Present me respectfully to Mrs. Page, and accept yourself my friendly salutations, and assurances of constant affection.

Th: Jefferson.

LETTER, XIV.TO P. MAZZEI, July 18, 1804

TO P. MAZZEI.

Washington, July 18, 1804.

My Dear Sir,

It is very long, I know, since I wrote you. So constant is the pressure of business that there is never a moment, scarcely, that something of public importance is not waiting for me. I have, therefore, on a principle of conscience, thought it my duty to withdraw almost entirely from all private correspondence, and chiefly the trans-Atlantic; I scarcely write a letter a year to any friend beyond sea.
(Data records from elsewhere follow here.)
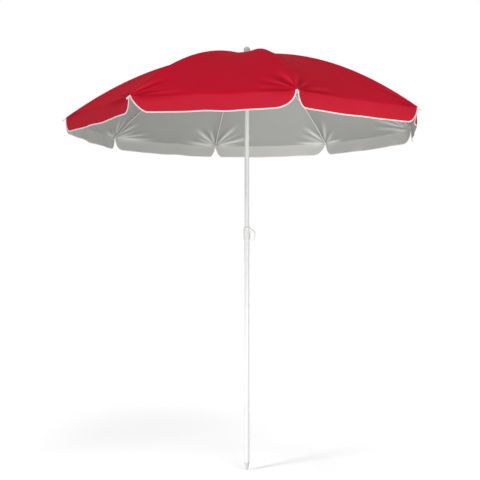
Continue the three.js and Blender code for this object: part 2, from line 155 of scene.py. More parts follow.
class Graph:
    """Builds the nodes of one material or world."""

    def __init__(self, owner: bpy.types.Material | bpy.types.World) -> None:
        """Starts with an empty node tree."""
        owner.use_nodes = True
        self.owner = owner
        self.tree = owner.node_tree
        self.tree.nodes.clear()

    @classmethod
    def of_material(cls, name: str) -> Graph:
        """A new material's graph."""
        return cls(bpy.data.materials.new(name))

    def node(self, kind: str, settings: dict | None = None, inputs: dict | None = None,
             output: int | str = 0) -> Wire:
        """Adds a node.

        Args:
            kind: The node's type.
            settings: Its properties, which are set first.
            inputs: Values or wires by socket name or number.
            output: The socket to return.

        Returns:
            The chosen output, or an empty wire where the node has none.
        """
        made = self.tree.nodes.new(kind)
        for name, value in (settings or {}).items():
            setattr(made, name, value)
        for name, value in (inputs or {}).items():
            if isinstance(value, Wire):
                self.tree.links.new(value.socket, made.inputs[name])
            else:
                made.inputs[name].default_value = value
        return Wire(self, made.outputs[output] if made.outputs else None)

    def place(self) -> Wire:
        """The point on the piece, in metres, which moves with it."""
        return self.node("ShaderNodeTexCoord", output="Object")

    def noise(self, at: Wire, scale: float, detail: float = 3.0, roughness: float = 0.5) -> Wire:
        """Noise from 0 to 1 with features about 1/scale metres across."""
        return self.node("ShaderNodeTexNoise", None,
                         {"Vector": at, "Scale": scale, "Detail": detail, "Roughness": roughness})

    def stretched(self, at: Wire, by: Triple) -> Wire:
        """The coordinates scaled by three factors."""
        return self.node("ShaderNodeVectorMath", {"operation": "MULTIPLY"}, {0: at, 1: by})

    def blend(self, factor: Wire, first: Wire | Colour, second: Wire | Colour) -> Wire:
        """A colour between two others."""
        return self.node("ShaderNodeMix", {"data_type": "RGBA"}, {0: factor, 6: first, 7: second}, 2)

    def between(self, factor: Wire, low: float, high: float) -> Wire:
        """A factor of 0 to 1 spread from low to high."""
        return factor * (high - low) + low

    def bump(self, height: Wire, distance: float, strength: float = 1.0,
             under: Wire | None = None) -> Wire:
        """A normal from a height.

        Args:
            height: The height, from 0 to 1.
            distance: What a height of 1 measures, in metres.
            strength: The share of the bump that is used.
            under: A normal that this one lies on.

        Returns:
            The bumped normal.
        """
        inputs: dict = {"Height": height, "Distance": distance, "Strength": strength}
        if under:
            inputs["Normal"] = under
        return self.node("ShaderNodeBump", None, inputs)

    def finish(self, **sockets: Wire | float | Colour) -> bpy.types.Material:
        """Ends in a Principled shader.

        Args:
            sockets: Its sockets, with _ for each space.

        Returns:
            The material.
        """
        inputs = {name.replace("_", " "): value for name, value in sockets.items()}
        shader = self.node("ShaderNodeBsdfPrincipled", None, inputs)
        self.node("ShaderNodeOutputMaterial", None, {"Surface": shader})
        return self.owner


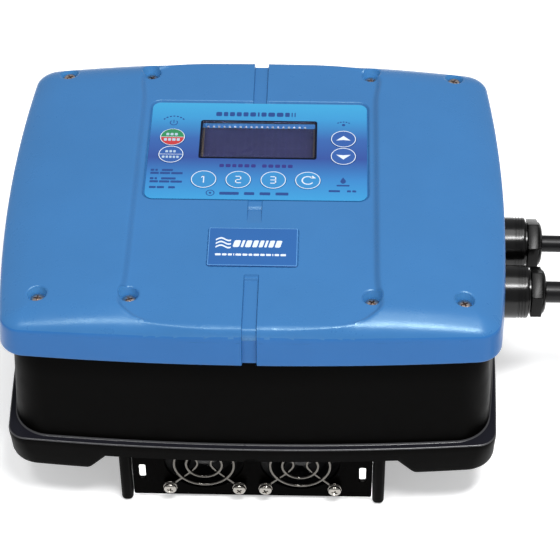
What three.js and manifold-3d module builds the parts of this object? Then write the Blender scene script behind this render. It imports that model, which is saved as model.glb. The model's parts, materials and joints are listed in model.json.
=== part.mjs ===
// Wall-mounted controller for a swimming-pool pump: a blue front cover with a keypad and a display, a black
// rear base with a finned heat sink cooled by two 40 mm fans, and two cable glands with their cables.
// Millimetres. X is the controller's width, +Y points to its upper end, +Z is the front face's normal.
// The origin is the centre of the wall bracket's back face.
import * as THREE from 'three';
import * as BufferGeometryUtils from 'three/addons/utils/BufferGeometryUtils.js';
import Module from 'manifold-3d';

const wasm = await Module();
wasm.setup();

// ---------------------------------------------------------------- driving dimensions
const GAP = 0.3; // clearance between pieces that touch

// Plan of the front cover: a rounded rectangle whose sides and ends bow outwards.
const COVER_PLAN = { halfX: 110.2, halfY: 89.3, bowX: 4.3, bowY: 4.0, radius: 12 };
const FLANGE_PLAN = { halfX: 110.8, halfY: 91.2, bowX: 1.8, bowY: 4.7, radius: 9 };
// Plan of the base wall at its top; it leans out towards its foot.
const WALL_PLAN = { halfX: 105.0, halfY: 86.0, bowX: 4.0, bowY: 3.8, radius: 14 };
const WALL_LEAN = 2.9;
const WALL = 3.0; // base wall thickness
const POCKET_INNER_X = 77; // the side pockets of the base reach in to here

// Heights of the stack, from the wall side to the front.
const SKIRT_SIDE_Z = 26.5; // underside of the flange beside the rails
const SKIRT_MIDDLE_Z = 36.5; // underside of the flange between the rails
const FLANGE_TOP_Z = 44.0;
const DUCT_TOP_Z = 46.0;
const FLOOR_Z = 49.0; // top of the base's inner floor
const RIM_Z = 96.3; // lower edge of the cover
const BASE_TOP_Z = 98.0;
const LEDGE_Z = 100.2; // the cover's ledge over the seal
const PANEL_Z = 116.5; // recessed middle of the front face
const CREST_Z = 119.3; // crests beside it

// Front face.
const RECESS_HALF_X = 55.5;
const RECESS_END_HALF_X = 34.0;
const GROOVE_WIDTH = 6.4;
const GROOVE_DEPTH = 2.2;
const APRON_GROOVE_DEPTH = 1.7;
const FILM_TOP_Z = 115.9; // the keypad film lies below the panel around it
const OVERLAY = { x: 50.9, y0: -7.7, y1: 59.8, thickness: 0.6, radius: 4 };
const WINDOW = { x: 27.4, y0: 20.3, y1: 47.3, ledgeZ: 114.0, rim: 0.9 };
const BADGE = { x: 20.0, y0: -51.9, y1: -27.6, thickness: 0.7, radius: 1.5 };

// Buttons: name, x, y. All are round caps of the same size.
const BUTTON_RADIUS = 5.9;
const BUTTONS = [
  ['button_run_stop', -40.3, 34.6],
  ['button_set', -40.3, 22.4],
  ['button_speed_1', -24.2, 5.4],
  ['button_speed_2', -8.3, 5.4],
  ['button_speed_3', 7.8, 5.4],
  ['button_backwash', 23.7, 5.4],
  ['button_up', 39.9, 34.6],
  ['button_down', 39.9, 22.4],
];

// Cover screws.
const SCREW_OUTER_X = 93.1;
const SCREW_INNER_X = 53.0;
const SCREW_LOWER_Y = -70.0;
const SCREW_UPPER_Y = 81.2;
const WELL_RADIUS = 4.4;
const WELL_FLOOR_Z = 110.4;

// Cooling channel along Y, between two rails.
const RAIL_INNER_X = 55.5;
const RAIL_OUTER_X = 61.0;
const RAIL_FRONT_Y = -90.2;
const RAIL_BACK_Y = 90.2;
const DUCT_HALF_Y = 91.6;
const FAN_X = 22.05;
const FAN_SIZE = 40;
const FAN_HOLES = 32;
const FAN_DEPTH = 20;
const FAN_Z = 25.25;
const FAN_PLATE_Y = -87.0; // outer face of the fan plate
const FAN_PLATE = 2.0;
const FAN_PLATE_FOOT_Z = 1.7;
const SINK = { x: 52, y0: -60, y1: 84, finFoot: 8, plateZ: 38, fins: 15, finThickness: 2 };

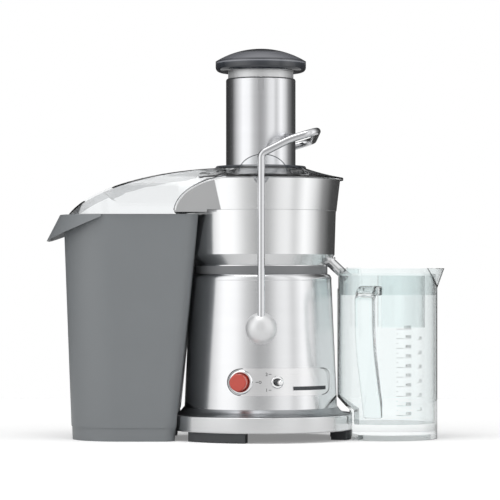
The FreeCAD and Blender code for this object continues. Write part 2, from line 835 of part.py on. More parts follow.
def bowl_surround():
    w = bowl_wall
    z0 = z_seam + 0.3
    shell = surround_body(0, z0, z_rim).cut(surround_body(-w, z0 - 1, z_rim + 1))
    shell = shell.common(arch_prism(0, -120, 120))
    # the drum's left side, where the pulp leaves, is open above the throat floor
    shell = shell.cut(block(-150, -40, -throat_half_width + w, throat_half_width - w, z_seam, z_rim + 1))
    floor = block(-throat_reach, 0, -throat_half_width, throat_half_width, z_throat, z0 + 1.2)
    floor = floor.cut(cyl(bowl_top_radius + LOOSE, z_throat - 1, z_seam + 5))
    floor = floor.cut(block(-60, 5, -200, 200, z_throat - 1, z_seam + 9))
    walls = surround_body(0, z_throat, z0 + 1.2).cut(surround_body(-w, z_throat - 1, z0 + 3))
    walls = walls.common(block(-throat_reach, -60, -200, 200, z_throat, z0 + 2))
    walls = walls.cut(cyl(bowl_top_radius + LOOSE, z_throat - 1, z_seam + 5))
    ledge = tube(surround_foot_radius, bowl_top_radius - w - 2.4 + w + 0.2, z0, z0 + w)
    seat = lathe([(0, z_seam), (bowl_top_radius + 0.1, z_seam), (bowl_top_radius - w, z_seam + 4.2), (0, z_seam + 4.2)])
    made = shell.fuse([floor, walls, ledge]).cut(seat)
    for y0, y1 in ((-130, -60), (60, 130)):
        half = rod_notch_width / 2
        notch = block(-half, half, y0, y1, z_rim - rod_notch_depth + half * 0.6, z_rim + 5)
        round_foot = Part.makeCylinder(half, y1 - y0, V(0, y0, z_rim - rod_notch_depth + half), V(0, 1, 0))
        made = made.cut(notch.fuse(round_foot))
    return max(made.removeSplitter().Solids, key=lambda s: s.Volume)


# ------------------------------------------------------------------ cover, chute and pusher
def hood_solid(grow, z0):
    """Dome of the hood: an elliptical crown cut to the plan of the pulp bin."""
    a = hood_semi_length + grow
    b = hood_semi_height + grow
    cx = -hood_offset
    cz = z_throat - 1.5 - hood_sink
    path = []
    lean = math.asin(hood_sink / b)
    turns = [lean + (math.pi / 2 - lean) * i / 8 for i in range(9)]
    points = [V(cx - a * math.cos(t), -120, cz + b * math.sin(t)) for t in turns]
    curve = Part.BSplineCurve()
    curve.interpolate(points)
    right = V(cx, -120, cz)
    edges = [curve.toShape(), Part.makeLine(points[-1], right), Part.makeLine(right, V(points[0].x, -120, cz)),
             Part.makeLine(V(points[0].x, -120, cz), points[0])]
    crown = Part.Face(Part.Wire(edges)).extrude(V(0, 240, 0))
    plan = rounded_plan(-hood_reach - grow, 0, throat_half_width + grow, hood_corner_radius + grow, 2.0, z0)
    plan = Part.Face(plan).extrude(V(0, 0, 120))
    half = throat_half_width + grow
    crest = cz + b
    r = 34.0
    k = math.sqrt(0.5)
    arch = [(-half, z0), (half, z0), (half, crest - r - 6), (half - r * (1 - k), crest - r * (1 - k) - 2, half - r, crest + 2),
            (-half + r, crest + 2), (-half + r * (1 - k), crest - r * (1 - k) - 2, -half, crest - r - 6)]
    section = Part.Face(outline(arch, lambda y, z: V(-260, y, z))).extrude(V(260, 0, 0))
    return crown.common(plan).common(section)


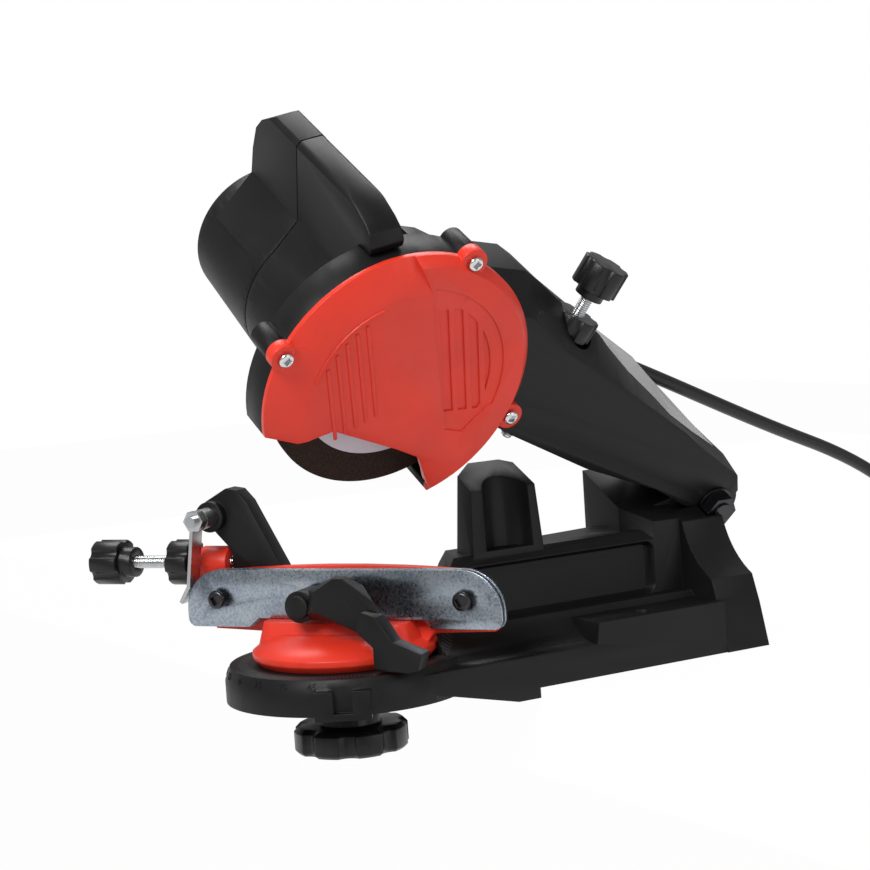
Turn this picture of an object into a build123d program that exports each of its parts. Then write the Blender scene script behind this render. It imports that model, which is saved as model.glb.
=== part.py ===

Another consideration has led to this, which is the liability of my letters to miscarry, be opened, and made ill use of. Although the great body of our country are perfectly returned to their ancient principles, yet there remains a phalanx of old tories and monarchists, more envenomed, as all their hopes become more desperate. Every word of mine which they can get hold of, however innocent, however orthodox even, is twisted, tormented, perverted, and, like the words of holy writ, are made to mean every thing but what they were intended to mean. I trust little, therefore, unnecessarily in their way, and especially on political subjects. I shall not, therefore, be free to answer all the several articles of your letters.